The Aam Aadmi Party (AAP) moved the Election Commission (E.C.) to demand that Adityanath be banned from campaigning in Delhi in view of his vitriolic statements. AAP leader Sanjay Singh also demanded a first information report against him for his remarks. There was, however, no prompt response from the E.C. Sanjay Singh later told a press conference in Delhi that nothing was done even 48 hours after the AAP complained to the E.C. “If the E.C. does not give us time, we will stage a sit-in in front of the E.C. office on Monday [February 3],” he said.
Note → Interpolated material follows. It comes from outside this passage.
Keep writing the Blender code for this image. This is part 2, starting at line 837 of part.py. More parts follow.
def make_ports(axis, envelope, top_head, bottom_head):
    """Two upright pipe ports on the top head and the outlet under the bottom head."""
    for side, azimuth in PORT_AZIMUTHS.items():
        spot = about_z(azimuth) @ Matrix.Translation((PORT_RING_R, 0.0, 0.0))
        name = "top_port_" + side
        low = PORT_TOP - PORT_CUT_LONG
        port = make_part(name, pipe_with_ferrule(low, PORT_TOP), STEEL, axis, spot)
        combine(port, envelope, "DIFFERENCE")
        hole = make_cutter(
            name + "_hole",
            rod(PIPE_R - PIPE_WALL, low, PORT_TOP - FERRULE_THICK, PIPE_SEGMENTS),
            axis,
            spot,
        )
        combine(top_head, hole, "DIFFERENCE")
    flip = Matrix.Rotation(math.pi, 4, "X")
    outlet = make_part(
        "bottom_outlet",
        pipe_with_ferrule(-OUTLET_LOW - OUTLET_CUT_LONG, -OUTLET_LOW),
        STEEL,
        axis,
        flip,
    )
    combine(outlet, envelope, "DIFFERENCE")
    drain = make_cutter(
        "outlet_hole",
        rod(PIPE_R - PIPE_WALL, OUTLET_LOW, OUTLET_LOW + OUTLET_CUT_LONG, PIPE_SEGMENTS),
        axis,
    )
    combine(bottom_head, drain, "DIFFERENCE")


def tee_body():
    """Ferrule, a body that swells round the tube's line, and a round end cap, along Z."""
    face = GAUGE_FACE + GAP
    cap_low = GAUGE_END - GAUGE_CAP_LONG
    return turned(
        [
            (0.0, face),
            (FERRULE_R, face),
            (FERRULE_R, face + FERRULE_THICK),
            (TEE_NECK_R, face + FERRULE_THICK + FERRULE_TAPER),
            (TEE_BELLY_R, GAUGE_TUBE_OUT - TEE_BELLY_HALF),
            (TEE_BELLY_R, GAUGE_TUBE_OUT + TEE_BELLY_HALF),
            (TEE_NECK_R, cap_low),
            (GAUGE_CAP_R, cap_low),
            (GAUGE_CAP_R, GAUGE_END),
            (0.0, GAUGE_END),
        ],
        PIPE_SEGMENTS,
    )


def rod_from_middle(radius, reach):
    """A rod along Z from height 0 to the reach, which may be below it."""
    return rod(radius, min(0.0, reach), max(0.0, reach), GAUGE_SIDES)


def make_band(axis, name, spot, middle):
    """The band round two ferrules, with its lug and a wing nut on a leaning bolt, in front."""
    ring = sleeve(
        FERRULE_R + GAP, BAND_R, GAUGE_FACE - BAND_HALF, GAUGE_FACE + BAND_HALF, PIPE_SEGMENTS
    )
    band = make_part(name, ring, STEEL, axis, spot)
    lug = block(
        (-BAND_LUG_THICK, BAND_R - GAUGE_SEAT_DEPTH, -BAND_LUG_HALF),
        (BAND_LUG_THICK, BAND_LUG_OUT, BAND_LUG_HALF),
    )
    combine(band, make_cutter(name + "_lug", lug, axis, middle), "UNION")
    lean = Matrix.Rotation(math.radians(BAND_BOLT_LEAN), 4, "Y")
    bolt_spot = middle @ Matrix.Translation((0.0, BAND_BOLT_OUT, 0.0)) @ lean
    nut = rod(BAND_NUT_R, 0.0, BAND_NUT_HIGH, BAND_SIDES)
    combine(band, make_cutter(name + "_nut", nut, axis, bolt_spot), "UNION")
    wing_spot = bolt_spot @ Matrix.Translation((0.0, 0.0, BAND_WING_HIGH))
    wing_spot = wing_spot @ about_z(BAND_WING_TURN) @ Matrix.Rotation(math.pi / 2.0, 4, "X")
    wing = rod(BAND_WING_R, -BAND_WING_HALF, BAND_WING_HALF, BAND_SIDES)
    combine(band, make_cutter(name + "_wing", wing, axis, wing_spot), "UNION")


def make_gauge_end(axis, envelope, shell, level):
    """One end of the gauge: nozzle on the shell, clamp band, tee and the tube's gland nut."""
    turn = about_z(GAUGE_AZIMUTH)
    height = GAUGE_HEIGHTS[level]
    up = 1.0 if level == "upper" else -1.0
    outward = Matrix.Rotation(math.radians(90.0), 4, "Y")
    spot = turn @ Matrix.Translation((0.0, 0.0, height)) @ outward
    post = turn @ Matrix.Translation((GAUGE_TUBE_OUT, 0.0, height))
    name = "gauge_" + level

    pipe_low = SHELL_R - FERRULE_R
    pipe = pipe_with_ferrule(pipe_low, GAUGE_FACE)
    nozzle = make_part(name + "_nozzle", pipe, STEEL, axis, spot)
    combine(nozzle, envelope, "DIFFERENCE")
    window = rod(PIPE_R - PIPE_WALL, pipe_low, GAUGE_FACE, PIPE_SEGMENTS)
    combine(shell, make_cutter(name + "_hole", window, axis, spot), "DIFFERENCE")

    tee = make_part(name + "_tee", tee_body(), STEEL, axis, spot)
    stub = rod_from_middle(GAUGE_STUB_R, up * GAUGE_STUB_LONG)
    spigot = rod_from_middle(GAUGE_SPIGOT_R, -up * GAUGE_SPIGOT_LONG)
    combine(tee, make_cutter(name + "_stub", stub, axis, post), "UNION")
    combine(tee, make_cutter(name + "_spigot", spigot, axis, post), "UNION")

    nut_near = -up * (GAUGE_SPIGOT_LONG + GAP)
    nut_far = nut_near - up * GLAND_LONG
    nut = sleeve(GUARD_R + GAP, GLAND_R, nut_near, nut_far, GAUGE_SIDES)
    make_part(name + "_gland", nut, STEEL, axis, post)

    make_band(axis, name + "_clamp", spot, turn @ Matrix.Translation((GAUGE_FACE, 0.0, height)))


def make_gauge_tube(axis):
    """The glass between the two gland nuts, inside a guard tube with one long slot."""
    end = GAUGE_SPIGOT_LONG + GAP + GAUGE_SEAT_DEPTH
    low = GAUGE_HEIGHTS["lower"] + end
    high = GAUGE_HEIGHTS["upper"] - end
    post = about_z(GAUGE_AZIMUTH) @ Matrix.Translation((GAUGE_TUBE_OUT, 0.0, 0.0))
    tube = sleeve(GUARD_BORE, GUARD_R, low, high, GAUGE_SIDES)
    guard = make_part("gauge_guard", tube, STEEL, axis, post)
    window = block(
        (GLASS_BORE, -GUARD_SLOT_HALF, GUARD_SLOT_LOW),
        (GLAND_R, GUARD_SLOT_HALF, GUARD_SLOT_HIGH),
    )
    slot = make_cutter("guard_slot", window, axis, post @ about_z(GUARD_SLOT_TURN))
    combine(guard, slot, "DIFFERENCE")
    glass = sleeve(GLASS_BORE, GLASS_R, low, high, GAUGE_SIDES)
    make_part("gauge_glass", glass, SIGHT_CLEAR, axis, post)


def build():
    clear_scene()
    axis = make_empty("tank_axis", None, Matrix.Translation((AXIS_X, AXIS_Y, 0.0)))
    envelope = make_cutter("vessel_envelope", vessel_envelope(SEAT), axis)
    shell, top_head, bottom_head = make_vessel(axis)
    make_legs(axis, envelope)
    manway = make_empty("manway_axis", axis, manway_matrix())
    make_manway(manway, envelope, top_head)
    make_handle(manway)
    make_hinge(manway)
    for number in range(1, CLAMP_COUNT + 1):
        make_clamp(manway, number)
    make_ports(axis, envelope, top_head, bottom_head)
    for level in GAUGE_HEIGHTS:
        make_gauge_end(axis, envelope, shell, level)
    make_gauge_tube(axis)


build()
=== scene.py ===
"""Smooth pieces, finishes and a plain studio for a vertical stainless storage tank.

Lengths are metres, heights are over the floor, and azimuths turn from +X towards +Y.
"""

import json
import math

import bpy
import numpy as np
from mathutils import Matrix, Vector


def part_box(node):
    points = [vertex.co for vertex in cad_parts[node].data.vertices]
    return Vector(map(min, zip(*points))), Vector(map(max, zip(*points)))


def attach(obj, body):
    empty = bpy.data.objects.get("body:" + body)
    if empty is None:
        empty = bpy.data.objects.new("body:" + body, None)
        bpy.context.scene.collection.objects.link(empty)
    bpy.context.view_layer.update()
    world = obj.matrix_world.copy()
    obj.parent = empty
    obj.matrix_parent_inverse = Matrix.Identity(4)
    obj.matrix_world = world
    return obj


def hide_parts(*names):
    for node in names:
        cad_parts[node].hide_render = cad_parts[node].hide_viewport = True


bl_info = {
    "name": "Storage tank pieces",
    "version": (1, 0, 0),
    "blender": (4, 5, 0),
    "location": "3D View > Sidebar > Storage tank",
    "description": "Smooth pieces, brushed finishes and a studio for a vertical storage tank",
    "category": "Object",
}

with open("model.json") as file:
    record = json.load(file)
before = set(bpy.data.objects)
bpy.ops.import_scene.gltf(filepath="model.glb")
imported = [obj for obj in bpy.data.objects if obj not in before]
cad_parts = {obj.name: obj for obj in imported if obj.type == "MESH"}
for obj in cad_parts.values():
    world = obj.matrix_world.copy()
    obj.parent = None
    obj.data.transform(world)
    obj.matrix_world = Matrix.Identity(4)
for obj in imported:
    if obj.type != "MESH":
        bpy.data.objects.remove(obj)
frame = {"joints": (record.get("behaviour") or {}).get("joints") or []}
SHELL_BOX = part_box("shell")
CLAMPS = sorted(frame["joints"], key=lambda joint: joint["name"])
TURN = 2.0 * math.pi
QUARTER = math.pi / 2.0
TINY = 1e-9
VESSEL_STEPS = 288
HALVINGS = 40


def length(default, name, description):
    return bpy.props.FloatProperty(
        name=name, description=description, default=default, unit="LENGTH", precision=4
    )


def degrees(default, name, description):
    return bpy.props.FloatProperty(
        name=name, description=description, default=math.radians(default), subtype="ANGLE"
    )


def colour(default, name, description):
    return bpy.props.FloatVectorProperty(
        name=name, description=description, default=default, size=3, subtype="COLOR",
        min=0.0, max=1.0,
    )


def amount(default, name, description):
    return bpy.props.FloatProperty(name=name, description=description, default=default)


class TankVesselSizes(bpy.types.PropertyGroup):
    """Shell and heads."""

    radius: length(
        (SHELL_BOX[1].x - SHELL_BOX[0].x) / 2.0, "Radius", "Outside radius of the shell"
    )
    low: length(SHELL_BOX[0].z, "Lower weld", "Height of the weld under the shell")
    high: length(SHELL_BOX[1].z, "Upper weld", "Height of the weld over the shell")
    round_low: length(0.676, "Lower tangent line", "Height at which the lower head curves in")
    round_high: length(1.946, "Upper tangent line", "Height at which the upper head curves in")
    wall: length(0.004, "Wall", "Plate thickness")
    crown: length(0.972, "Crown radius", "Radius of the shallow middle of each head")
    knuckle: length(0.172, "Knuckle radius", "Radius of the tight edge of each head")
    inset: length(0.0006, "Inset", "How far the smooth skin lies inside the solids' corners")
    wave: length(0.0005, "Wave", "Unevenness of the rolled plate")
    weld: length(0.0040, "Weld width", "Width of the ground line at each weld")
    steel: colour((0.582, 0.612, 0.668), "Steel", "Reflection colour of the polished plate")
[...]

It was only on February 6, the day campaigning in Delhi ended, that the E.C. sent a notice to Yogi Adityanath over his comments on the Delhi Chief Minister. Adityanath was the fourth BJP leader to be reprimanded by the election panel during the Delhi election campaign.

He was in for a rude shock when the votes were counted. The BJP lost 10 of the 13 seats where he had campaigned, despite the strong presence of people from Bihar and Uttar Pradesh, groups with which he is believed to have influence. The victory margins for the AAP candidates at Narela, Patparganj, Mehrauli, Uttam Nagar and Dwarka were between 15,000 and 20,000 votes. In Vikaspuri, the AAP’s Mahinder Yadav trumped the BJP’s Sanjay Singh by nearly 42,000 votes.

The statements that continued to pour in from Adityanath and others from his party indicated that notwithstanding the exit polls predicting an AAP victory, BJP leaders believed that their divisive campaign would pay dividends. Against the backdrop of the Defence Expo in Lucknow, Aditynath told mediapersons that his election meetings were successful and that his party was likely to win a majority. Delhi BJP chief Manoj Tiwari also gave a statement asserting that his party would win 48 seats.

Adityanath was in Sultanpur to inspect the Purvanchal Expressway when journalists spoke to him after the results were out. He smiled and evaded questions on the Delhi verdict. The failure of his campaign to influence the outcome drives home the point that a raucous display of nationalism and Hindutva does not work when governments fail to deliver on development and governance.